- Siege of Ctesiphon (263): Part of Odaenathus' Sasanian campaigns
| Date | 263 |
| Location | Ctesiphon, (present day Iraq) |
| Result | Sasanian victory |

Belligerents
- Sasanian Empire: Palmyrene Kingdom Roman Empire

Commanders and leaders
- Shapur I: Odaenathus

Strength
- Unknown: Unknown

Casualties and losses
- Unknown: Unknown

= Siege of Ctesiphon (263) =

Part of the Roman–Persian Wars

The Siege of Ctesiphon took place in 263 between the Sasanian Empire and a Palmyrene army under king Odaenathus (Palmyra was then a de facto allied state of Rome and officially part of the latter Empire).

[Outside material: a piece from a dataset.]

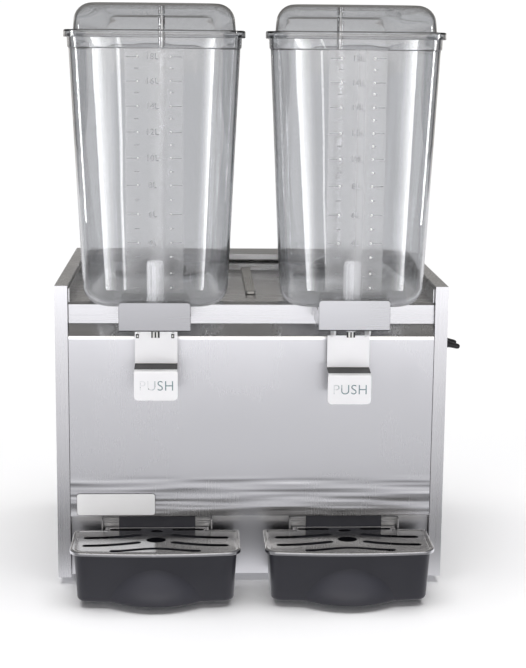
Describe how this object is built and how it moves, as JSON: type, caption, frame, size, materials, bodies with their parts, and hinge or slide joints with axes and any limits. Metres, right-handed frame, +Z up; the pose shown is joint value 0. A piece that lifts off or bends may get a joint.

Following the Sasanians' defeat and evection from Roman Syria and Cappadocia at the hands of Odaenathus and Balista in 260, the Palmyrene monarch invaded Mesopotamia and stood at the walls of Ctesiphon and devastated the region around it, however he could not conquer it. The logistical problems of fighting in enemy territory forced the Palmyrenes to leave the siege carrying with them numerous prisoners and booty. The prisoners were sent to Rome, enabling the Roman emperor Gallienus to hold a triumph.